可能挑唆他,并希望看到自己身败名裂的,除了太子楚琅,不作他想。
她目光微敛,淡淡的扫过顾霆远和李氏,“顾相能明白过来就好。说起来,这件事也是本宫的疏忽,明知令爱有身孕,应该早些派人将她送回府才对。”

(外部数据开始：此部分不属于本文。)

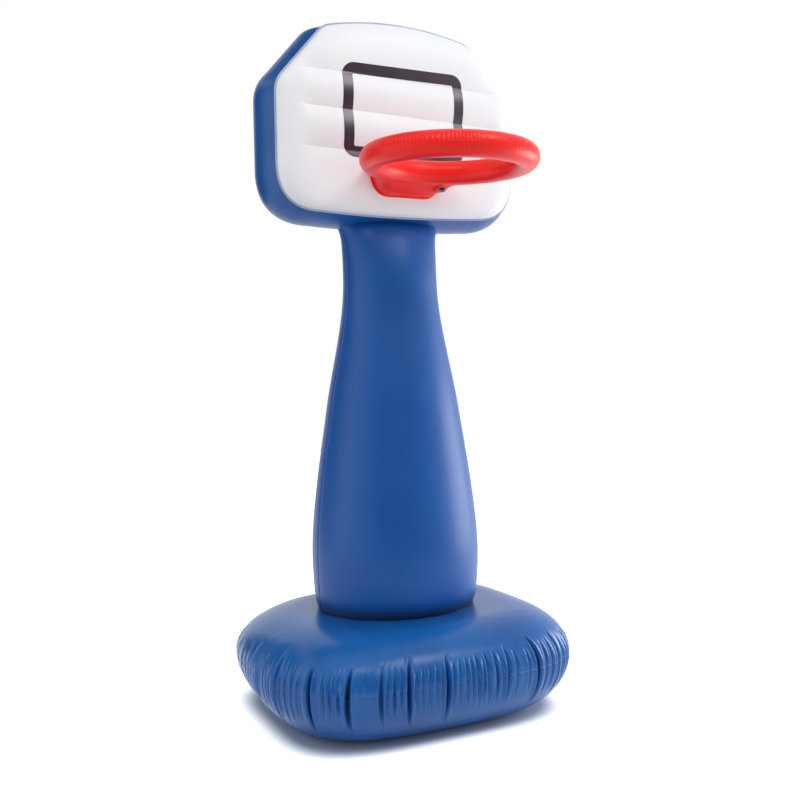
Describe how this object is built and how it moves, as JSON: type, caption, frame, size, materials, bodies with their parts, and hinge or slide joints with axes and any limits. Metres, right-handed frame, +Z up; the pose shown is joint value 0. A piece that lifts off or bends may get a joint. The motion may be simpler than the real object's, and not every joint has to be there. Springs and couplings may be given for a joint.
{
  "type": "inflatable poolside basketball hoop",
  "caption": "Free-standing inflatable hoop: rounded weighted base, round tapering column, pillow-shaped backboard with a printed target frame, and an air-filled ring on a padded mount.",
  "frame": {"origin": "on the floor, on the column's axis", "axes": "+Z up, the board and the ring face -Y, +X to the right of someone who faces the board"},
  "size_m": [0.964, 1.0369, 2.076],
  "materials": {
    "blue_vinyl": "satin",
    "white_vinyl": "satin",
    "red_vinyl": "gloss",
    "black_ink": "gloss",
    "valve_vinyl": "gloss",
    "cap_plastic": "gloss"
  },
  "bodies": {
    "stand": {"base_bottom_skin": "blue_vinyl", "base_top_skin": "blue_vinyl", "base_tie_tube": "blue_vinyl", "base_valve_body": "valve_vinyl", "base_valve_tether": "valve_vinyl", "base_filler_neck": "valve_vinyl", "base_filler_strap": "cap_plastic", "column_foot_disc": "blue_vinyl", "column_front_skin": "blue_vinyl", "column_rear_skin": "blue_vinyl", "column_head_panel": "blue_vinyl", "column_valve_body": "valve_vinyl", "column_valve_tether": "valve_vinyl", "board_front_skin": "white_vinyl", "board_side_band": "blue_vinyl", "board_rear_skin": "blue_vinyl", "board_web_lower": "blue_vinyl", "board_web_middle": "blue_vinyl", "board_web_upper": "blue_vinyl", "target_print": "black_ink", "board_valve_body": "valve_vinyl", "board_valve_tether": "valve_vinyl", "hoop_top_skin": "red_vinyl", "hoop_bottom_skin": "red_vinyl", "hoop_mount_panel": "red_vinyl", "hoop_mount_skin": "red_vinyl", "hoop_valve_body": "valve_vinyl", "hoop_valve_tether": "valve_vinyl"},
    "base_stopper": {"base_valve_stopper": "valve_vinyl"},
    "base_flap": {"base_valve_flap": "valve_vinyl"},
    "column_stopper": {"column_valve_stopper": "valve_vinyl"},
    "column_flap": {"column_valve_flap": "valve_vinyl"},
    "board_stopper": {"board_valve_stopper": "valve_vinyl"},
    "board_flap": {"board_valve_flap": "valve_vinyl"},
    "hoop_stopper": {"hoop_valve_stopper": "valve_vinyl"},
    "hoop_flap": {"hoop_valve_flap": "valve_vinyl"},
    "filler_carrier": {"base_filler_tether_ring": "cap_plastic"},
    "filler_cap": {"base_filler_cap": "cap_plastic"},
    "filler_flap": {"base_filler_flap": "valve_vinyl"}
  },
  "joints": [
    {"name": "base_stopper_pull", "type": "slide", "parent": "stand", "child": "base_stopper", "axis": [-0.0006, 0.2995, 0.9541], "range_m": [0, 0.014], "deforming": ["base_valve_tether"]},
    {"name": "base_flap_swing", "type": "hinge", "parent": "stand", "child": "base_flap", "pos_m": [-0.01358, 0.29113, 0.27968], "axis": [-0.0001, -0.9541, 0.2995], "range_deg": [0, 60]},
    {"name": "column_stopper_pull", "type": "slide", "parent": "stand", "child": "column_stopper", "axis": [0, 0.9811, 0.1936], "range_m": [0, 0.014], "deforming": ["column_valve_tether"]},
    {"name": "column_flap_swing", "type": "hinge", "parent": "stand", "child": "column_flap", "pos_m": [0.0052, 0.18851, 0.95839], "axis": [0, -0.1936, 0.9811], "range_deg": [0, 60]},
    {"name": "board_stopper_pull", "type": "slide", "parent": "stand", "child": "board_stopper", "axis": [0.0009, 0.9995, 0.0319], "range_m": [0, 0.014], "deforming": ["board_valve_tether"]},
    {"name": "board_flap_swing", "type": "hinge", "parent": "stand", "child": "board_flap", "pos_m": [0.12519, 0.14125, 1.58973], "axis": [0.0008, -0.032, 0.9995], "range_deg": [0, 60]},
    {"name": "hoop_stopper_pull", "type": "slide", "parent": "stand", "child": "hoop_stopper", "axis": [0.07, -0.4457, -0.8925], "range_m": [0, 0.014], "deforming": ["hoop_valve_tether"]},
    {"name": "hoop_flap_swing", "type": "hinge", "parent": "stand", "child": "hoop_flap", "pos_m": [0.09338, -0.18229, 1.5702], "axis": [-0.2901, 0.8469, -0.4457], "range_deg": [0, 60]},
    {"name": "filler_lift", "type": "slide", "parent": "stand", "child": "filler_carrier", "axis": [0.0528, 0.0519, 0.9973], "range_m": [0, 0.009], "deforming": ["base_filler_strap"]},
    {"name": "filler_turn", "type": "hinge", "parent": "filler_carrier", "child": "filler_cap", "pos_m": [0.2538, 0.18206, 0.29812], "axis": [0.0528, 0.0519, 0.9973], "range_deg": [0, 1080]},
    {"name": "filler_flap_swing", "type": "hinge", "parent": "stand", "child": "filler_flap", "pos_m": [0.26728, 0.18156, 0.28811], "axis": [0.0014, -0.9987, 0.0519], "range_deg": [0, 60]}
  ],
  "couplings": [
    {"joint": "filler_lift", "follows": "filler_turn", "m_per_rad": 0.00047746}
  ]
}
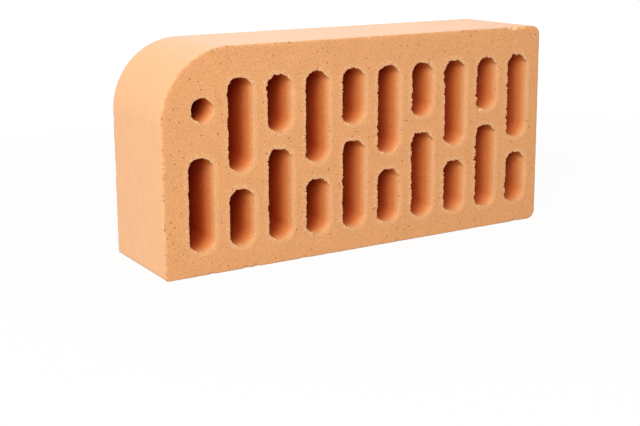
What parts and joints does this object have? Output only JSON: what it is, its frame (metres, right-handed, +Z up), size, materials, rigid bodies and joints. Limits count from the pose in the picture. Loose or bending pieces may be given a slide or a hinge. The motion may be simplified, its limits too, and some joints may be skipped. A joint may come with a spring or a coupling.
{
  "type": "hollow facing brick",
  "caption": "Hollow clay facing brick with staggered through slots, one round core and one corner rounded to a large radius, for rounded wall corners and openings.",
  "frame": {"origin": "middle of the underside, the long 250 x 65 mm face that the brick stands on", "axes": "+X along the length, away from the shaped corner; -Y out of the perforated bed that faces the front; +Z up"},
  "size_m": [0.25, 0.065, 0.12],
  "materials": {
    "fired_clay": "fired clay, smooth on the die faces and finely grained on the cut beds"
  },
  "bodies": {
    "root": {"brick": "fired_clay"}
  },
  "joints": []
}
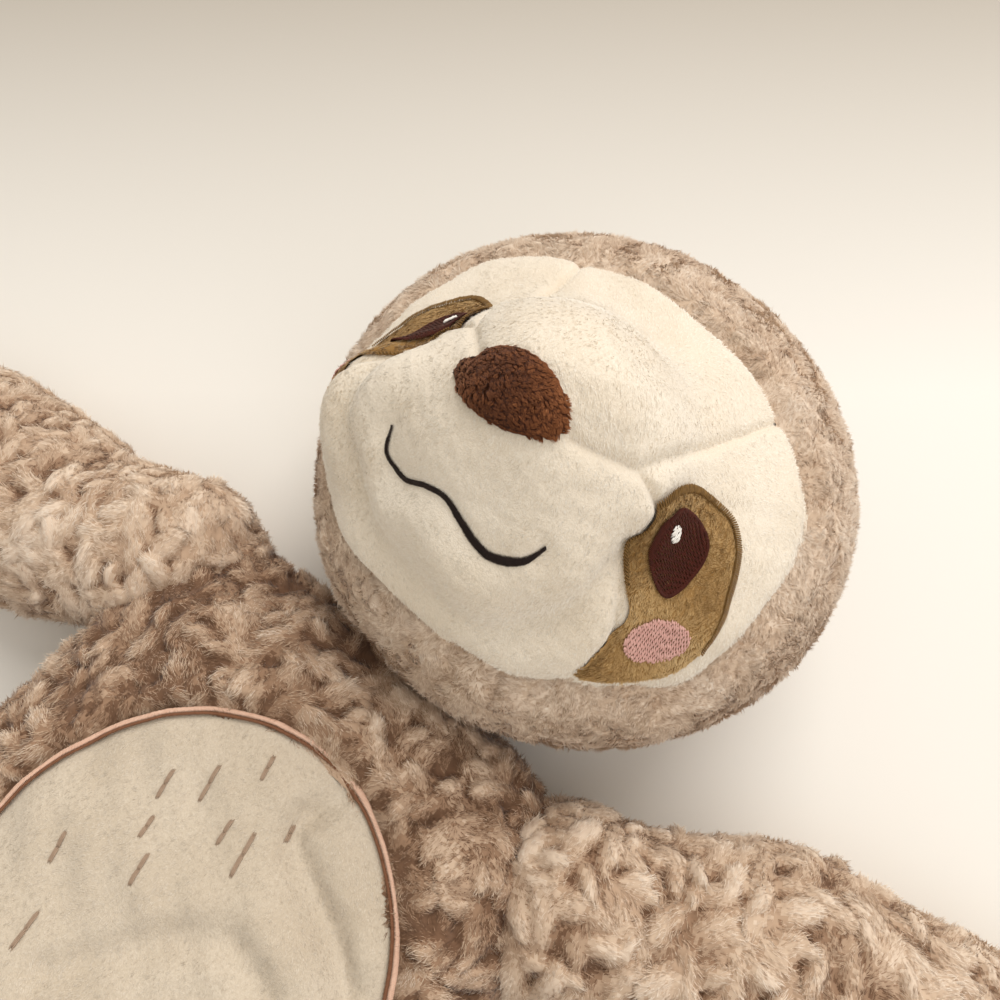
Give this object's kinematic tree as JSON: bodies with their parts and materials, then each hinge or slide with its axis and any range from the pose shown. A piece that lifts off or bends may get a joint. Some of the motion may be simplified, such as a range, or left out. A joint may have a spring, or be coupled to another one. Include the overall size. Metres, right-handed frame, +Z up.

楚青鸾的大度,以退为进,瞬间赢得了一波好感。也让顾霆远更加感到惭愧和内疚。
一旁的知夏突然冷笑一声,嘲讽道:“这会儿装的倒是像,方才不是还要为养女讨回公道吗?”
她故意将‘养女’二字咬得很重,让顾霆远老脸一红。
“知夏姑娘教训的是,我先前的确是有眼无珠……”
见他这般伏低做小,知夏反而不好再咄咄逼人了。
她撇撇嘴,回到楚青鸾身边小声嘀咕道:“现在倒知道装得跟孙子似的……”
楚青鸾轻咳一声,适时的开口:“顾相既然知错,那不如……将功折罪?”
顾霆远先是一愣,紧接着立马会意,朝着楚青鸾郑重一拜:“臣这就去查清嫣然……不,那孽障为何要带毒药赴宴!”
说完,他又深深看了知夏一眼,转身就走。
这一次,那背影似带着几分凄惶。
围观的百姓们吃了这么大一个瓜,纷纷唏嘘感叹。
“天哪,这反转也太大了吧?”
“我就说嘛,公主殿下向来仁厚,怎么会做这种事?”
有几个书生模样的人交头接耳:“看来顾相这回是被人当枪使了。”
“可不是嘛,可谁会这么大胆,连昭阳公主都敢算计?”
“……”
一时间,公主府门前发生的这一幕,正以一个堪称恐怖的速度,很快就传遍了全京城,哦不,全大楚。